Unlike some other festivals, the Jazz Fest organizers brazenly put headliner after headliner against each other. Friday night ended with the one-two-three punch of No Doubt, Chicago, and R&B master Anthony Hamilton, the latter of which had me scurrying over to Congo Square. As expected, I was justly rewarded by one of the strongest sets I experienced all weekend. Hamilton has been around a minute and his veteran savvy tricks show. He works the crowd and his band with ease and his vocals and on-stage persona are on point. He swung liberally between soulful R&B, funk bangers, and gospel-infused singalongs, embodying everything Jazz Fest is about in one slick set.
The sense of community at Jazz Fest is best embodied by the parades that march through the grounds throughout the day. These local New Orleans outfits put on their second-line finest and offer a slice of New Orleans street party enthusiasm. Without fail, the parades attract groups of onlookers happy to gather around and join the fun.
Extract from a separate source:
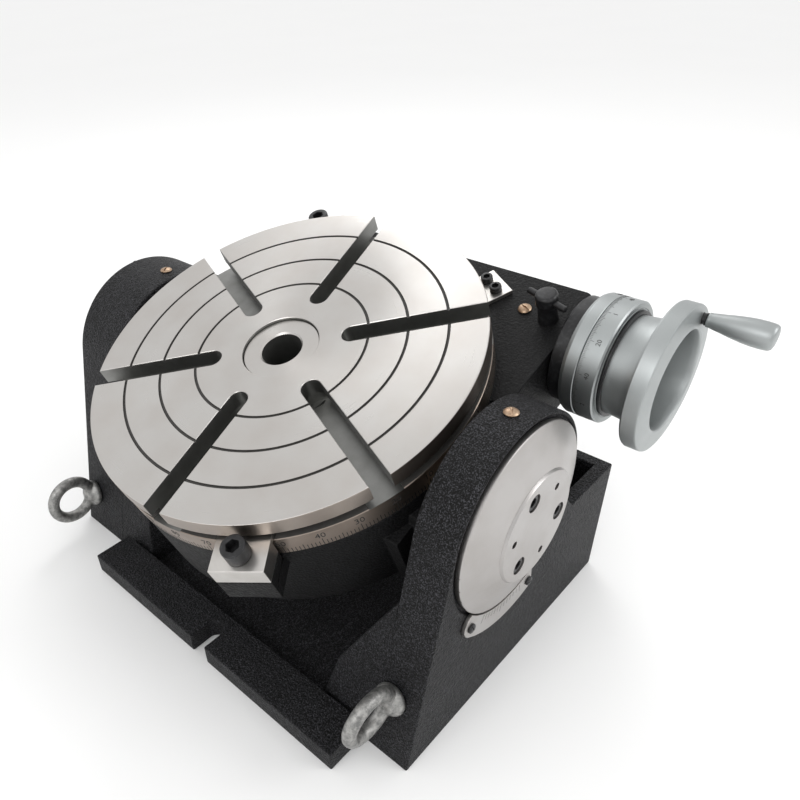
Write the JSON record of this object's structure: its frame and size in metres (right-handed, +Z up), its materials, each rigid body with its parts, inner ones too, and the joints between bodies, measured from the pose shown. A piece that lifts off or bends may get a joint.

Whether Mardi Gras Indians or Social Clubs, they offered a visual and aural delight.
I imagine if Jesus ever returns, he’ll be pretty chill as well. Rising country star Sturgill Simpson did not seem plussed at all by the fans repeatedly calling him “Country Jesus” and telling him “You’re saving country music.” Sturgill simply smiled and went about his business, performing an exceptionally solid set of contemporary country with deep respect for the classic traditions of the genre’s past.
Oh Big Freedia … where to begin? Let’s just say, she lived up to all expectations. The original Bounce Superstar, Big Freedia’s set was a sonic and visual assault (in the best way possible). The bass was loud, her vocals were breathless, and her dancers were … just everything. Big Freedia 4 lyfe.